Выбрать главу

— Ивонна Ле Биан утверждает, что в событиях, связанных с кораблекрушением, спровоцированным детьми в тысяча девятьсот шестьдесят восьмом году, вы приняли самое активное участие. И присвоили большую часть золотых слитков.

На этот раз они задели его за живое. Прежде чем ответить, он взял паузу.

— Она говорит ерунду. В следующий раз Ивонна еще что-нибудь выдумает, дабы меня опорочить. Ее объяснения ничего не стоят, вы это скоро поймете.

— Мы устроим очную ставку, как только ее состояние улучшится.

— Я в вашем распоряжении. — Им показалось, что по лицу старика пробежала тень улыбки.

Вскоре они поняли смысл этого мимолетного изъявления довольства: Артюс прекрасно знал, что очной ставки не будет.

Не прошло и двух часов, как он побывал у Ивонны. Разрешение на короткий визит к больной он получил у своего друга Дантека. Артюс настаивал на свидании, чувствуя, что это их последняя встреча. Они долго смотрели друг на друга, молча переживая заново недолгие часы, проведенные вместе. Ивонна заговорила первой:

— Артюс, ты — чудовище!

— Возможно. Ты и я — мы оба чудовища Ланд.

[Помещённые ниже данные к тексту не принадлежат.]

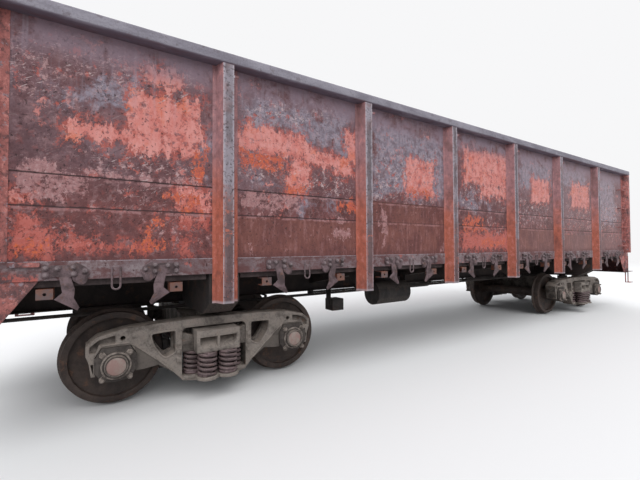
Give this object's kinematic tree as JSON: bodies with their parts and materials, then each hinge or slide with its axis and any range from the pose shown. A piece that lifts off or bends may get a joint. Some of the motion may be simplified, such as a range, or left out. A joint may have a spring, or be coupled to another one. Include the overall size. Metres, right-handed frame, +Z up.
{
  "type": "open wagon with floor hatches",
  "caption": "Open box wagon on two bogies, its flat floor made of drop hatches hinged along the centre sill, with ribbed side walls and claw couplers.",
  "frame": {"origin": "middle of the wagon, under the lowest points of the wheel flanges, which stand on the ground plane", "axes": "+X along the wagon, +Y across it, +Z up"},
  "size_m": [14.11, 3.14, 3.4769],
  "materials": {
    "wall_paint": "matt, weathered",
    "post_paint": "matt, weathered",
    "chord_paint": "matt, weathered",
    "sill_paint": "matt, dusty",
    "underframe_paint": "matt, dusty",
    "hatch_paint": "matt, dusty",
    "lock_steel": "matt, rusted",
    "coupler_steel": "matt, rusted",
    "brake_paint": "matt, dusty",
    "bogie_cast": "matt, dusty",
    "box_cast": "matt, greasy",
    "spring_steel": "matt, rusted",
    "wheel_steel": "rusted, bright on the tread"
  },
  "bodies": {
    "wagon_body": {"centre_sill": "underframe_paint", "bolster_beams": "underframe_paint", "cross_beams": "underframe_paint", "end_beams": "wall_paint", "side_walls": "wall_paint", "side_posts": "post_paint", "corner_posts": "post_paint", "top_chords": "chord_paint", "end_chords": "chord_paint", "end_walls": "wall_paint", "side_sills": "sill_paint", "corner_gussets": "post_paint", "hatch_hinges": "underframe_paint", "hatch_locks": "lock_steel", "lashing_loops": "lock_steel", "ladders": "post_paint", "corner_steps": "post_paint", "couplers": "coupler_steel", "uncoupling_rods": "lock_steel", "brake_cylinder": "brake_paint", "air_reservoir": "brake_paint", "air_distributor": "brake_paint", "brake_pipe": "brake_paint", "brake_rods": "brake_paint"},
    "hatch_left_1": {"hatch_left_1": "hatch_paint"},
    "hatch_left_2": {"hatch_left_2": "hatch_paint"},
    "hatch_left_3": {"hatch_left_3": "hatch_paint"},
    "hatch_left_4": {"hatch_left_4": "hatch_paint"},
    "hatch_left_5": {"hatch_left_5": "hatch_paint"},
    "hatch_left_6": {"hatch_left_6": "hatch_paint"},
    "hatch_left_7": {"hatch_left_7": "hatch_paint"},
    "hatch_right_1": {"hatch_right_1": "hatch_paint"},
    "hatch_right_2": {"hatch_right_2": "hatch_paint"},
    "hatch_right_3": {"hatch_right_3": "hatch_paint"},
    "hatch_right_4": {"hatch_right_4": "hatch_paint"},
    "hatch_right_5": {"hatch_right_5": "hatch_paint"},
    "hatch_right_6": {"hatch_right_6": "hatch_paint"},
    "hatch_right_7": {"hatch_right_7": "hatch_paint"},
    "bogie_front": {"side_frames_front": "bogie_cast", "bolster_front": "bogie_cast", "springs_front": "spring_steel", "wedges_front": "bogie_cast", "axle_boxes_front": "box_cast", "brake_beams_front": "brake_paint"},
    "wheelset_front_1": {"wheels_front_1": "wheel_steel", "axle_front_1": "wheel_steel"},
    "wheelset_front_2": {"wheels_front_2": "wheel_steel", "axle_front_2": "wheel_steel"},
    "bogie_rear": {"side_frames_rear": "bogie_cast", "bolster_rear": "bogie_cast", "springs_rear": "spring_steel", "wedges_rear": "bogie_cast", "axle_boxes_rear": "box_cast", "brake_beams_rear": "brake_paint"},
    "wheelset_rear_1": {"wheels_rear_1": "wheel_steel", "axle_rear_1": "wheel_steel"},
    "wheelset_rear_2": {"wheels_rear_2": "wheel_steel", "axle_rear_2": "wheel_steel"}
  },
  "joints": [
    {"name": "hatch_left_1_hinge", "type": "hinge", "parent": "wagon_body", "child": "hatch_left_1", "pos_m": [-5.27, -0.078, 1.345], "axis": [1, 0, 0], "range_deg": [0, 21]},
    {"name": "hatch_left_2_hinge", "type": "hinge", "parent": "wagon_body", "child": "hatch_left_2", "pos_m": [-3.38, -0.078, 1.345], "axis": [1, 0, 0], "range_deg": [0, 21]},
    {"name": "hatch_left_3_hinge", "type": "hinge", "parent": "wagon_body", "child": "hatch_left_3", "pos_m": [-1.69, -0.078, 1.345], "axis": [1, 0, 0], "range_deg": [0, 31]},
    {"name": "hatch_left_4_hinge", "type": "hinge", "parent": "wagon_body", "child": "hatch_left_4", "pos_m": [0, -0.078, 1.345], "axis": [1, 0, 0], "range_deg": [0, 31]},
    {"name": "hatch_left_5_hinge", "type": "hinge", "parent": "wagon_body", "child": "hatch_left_5", "pos_m": [1.69, -0.078, 1.345], "axis": [1, 0, 0], "range_deg": [0, 31]},
    {"name": "hatch_left_6_hinge", "type": "hinge", "parent": "wagon_body", "child": "hatch_left_6", "pos_m": [3.38, -0.078, 1.345], "axis": [1, 0, 0], "range_deg": [0, 21]},
    {"name": "hatch_left_7_hinge", "type": "hinge", "parent": "wagon_body", "child": "hatch_left_7", "pos_m": [5.27, -0.078, 1.345], "axis": [1, 0, 0], "range_deg": [0, 21]},
    {"name": "hatch_right_1_hinge", "type": "hinge", "parent": "wagon_body", "child": "hatch_right_1", "pos_m": [-5.27, 0.078, 1.345], "axis": [-1, 0, 0], "range_deg": [0, 21]},
    {"name": "hatch_right_2_hinge", "type": "hinge", "parent": "wagon_body", "child": "hatch_right_2", "pos_m": [-3.38, 0.078, 1.345], "axis": [-1, 0, 0], "range_deg": [0, 21]},
    {"name": "hatch_right_3_hinge", "type": "hinge", "parent": "wagon_body", "child": "hatch_right_3", "pos_m": [-1.69, 0.078, 1.345], "axis": [-1, 0, 0], "range_deg": [0, 31]},
    {"name": "hatch_right_4_hinge", "type": "hinge", "parent": "wagon_body", "child": "hatch_right_4", "pos_m": [0, 0.078, 1.345], "axis": [-1, 0, 0], "range_deg": [0, 31]},
    {"name": "hatch_right_5_hinge", "type": "hinge", "parent": "wagon_body", "child": "hatch_right_5", "pos_m": [1.69, 0.078, 1.345], "axis": [-1, 0, 0], "range_deg": [0, 31]},
    {"name": "hatch_right_6_hinge", "type": "hinge", "parent": "wagon_body", "child": "hatch_right_6", "pos_m": [3.38, 0.078, 1.345], "axis": [-1, 0, 0], "range_deg": [0, 21]},
    {"name": "hatch_right_7_hinge", "type": "hinge", "parent": "wagon_body", "child": "hatch_right_7", "pos_m": [5.27, 0.078, 1.345], "axis": [-1, 0, 0], "range_deg": [0, 21]},
    {"name": "bogie_front_swivel", "type": "hinge", "parent": "wagon_body", "child": "bogie_front", "pos_m": [-4.325, 0, 0.799], "axis": [0, 0, 1], "range_deg": [-4, 4]},
    {"name": "wheelset_front_1_spin", "type": "hinge", "parent": "bogie_front", "child": "wheelset_front_1", "pos_m": [-5.25, 0, 0.471], "axis": [0, 1, 0], "continuous": true},
    {"name": "wheelset_front_2_spin", "type": "hinge", "parent": "bogie_front", "child": "wheelset_front_2", "pos_m": [-3.4, 0, 0.471], "axis": [0, 1, 0], "continuous": true},
    {"name": "bogie_rear_swivel", "type": "hinge", "parent": "wagon_body", "child": "bogie_rear", "pos_m": [4.325, 0, 0.799], "axis": [0, 0, 1], "range_deg": [-4, 4]},
    {"name": "wheelset_rear_1_spin", "type": "hinge", "parent": "bogie_rear", "child": "wheelset_rear_1", "pos_m": [3.4, 0, 0.471], "axis": [0, 1, 0], "continuous": true},
    {"name": "wheelset_rear_2_spin", "type": "hinge", "parent": "bogie_rear", "child": "wheelset_rear_2", "pos_m": [5.25, 0, 0.471], "axis": [0, 1, 0], "continuous": true}
  ]
}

У обоих мелькнула одна и та же мысль, которую Ивонна выразила едва различимым шепотом:

— А ведь я тебя любила!

Ни он, ни она не поверили тогда в любовь. Из гордыни. По мнению Артюса, прекрасная разносчица хлеба, соблазнившая его, могла сделать это только ради денег и титула, ее беременность была лишь банальной ловушкой. Ивонна же ненавидела себя за то, что по уши влюбилась в аристократа, неспособного смотреть на бедную девушку иначе, как на шлюху.

Никогда не признаваясь себе, оба любили, страстно, пылко, и эта невысказанная любовь разрушила их, обратилась в ненависть, которую унаследовали их дети, заплатившие за их союз слишком дорогую плату.

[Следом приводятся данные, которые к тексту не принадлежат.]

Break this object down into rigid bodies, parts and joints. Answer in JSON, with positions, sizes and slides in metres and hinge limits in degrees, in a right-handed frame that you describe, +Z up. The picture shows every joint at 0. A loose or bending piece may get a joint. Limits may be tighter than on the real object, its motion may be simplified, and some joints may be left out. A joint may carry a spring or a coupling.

— Наша дочь мертва, Артюс, теперь мне все равно. Ад меня не страшит, здесь мне жилось еще хуже.

Он положил ладонь ей на руку, и она закрыла глаза, оставив его окончательно и навсегда одиноким.

В палате тюремной больницы, охраняемой двумя неподвижными охранниками, теперь было слышно только ровное жужжание мониторинга.

Лишь узнав о смерти Ивонны, Люка и Мари по достоинству оценили масштаб цинизма отвратительного старика. У них возникло подозрение, что Артюс каким-то образом способствовал ее кончине, но медицинское заключение было формальным: смерть наступила по естественным причинам, не подлежащим сомнению.

В тишине кабинетов полицейского участка Мари и Ферсен работали как хорошо отлаженный механизм. Никогда об этом не говоря, каждый высоко ценил профессиональные качества напарника, с удовлетворением отмечая, что они понимают друг друга с полуслова и отлично дополняют один другого. А между тем ощущения прогресса в расследовании ни у Ферсена, ни у Мари не было, хотя они и старались этого не обсуждать. Часы напролет они возводили, разрушали, строили заново и соединяли в одно целое гипотезы, но ни одна не могла объять все имеющиеся в их распоряжении факты. Кусочки мозаики никак не выстраивались в четкий рисунок. И главное, не удавалось нащупать мотив для убийств, здесь оставалась полная неясность. И только последняя информация, которую им удалось собрать буквально по крохам, кое-как начала прояснять общую картину.

Прежде всего лабораторными исследованиями подтвердилась их версия, что видеопленка, запечатлевшая менгиры, была фальсифицирована. По телефону Люка обрушил весь свой гнев на техников и два часа не мог прийти в себя, ибо, по их словам, недостающие кадры невозможно было восстановить. Только Мари отчасти удалось обуздать его ярость, когда она, вихрем ворвавшись в его кабинет, положила перед ним факс, который получила.

— Это из региональной службы! У них есть информация по автокатастрофе в Дублине, в которой погиб Эрван де Керсен.

— Ну и?…

— Догадайся, кому принадлежала машина! Патрику Риану!

— Вот откуда обнаруженная в камере эмблема Керсенов. Эрван и Риан были знакомы!

— Но справка по поводу самого Риана практически ничего не дает: его семья погибла в Ирландии во время случившегося на ферме пожара, когда ему было три года. Ребенка взяла на воспитание супружеская пара соседей, которых не удалось разыскать. И дальше след теряется до двадцатипятилетнего возраста.

Мари устала, и ее удручало, что дело никак не продвигалось. Она взглянула на часы и еще больше помрачнела — было уже поздно. Заметив, что Люка смотрит на нее и улыбается, она вопросительно, с легким раздражением, подняла брови, отчего он улыбнулся еще шире.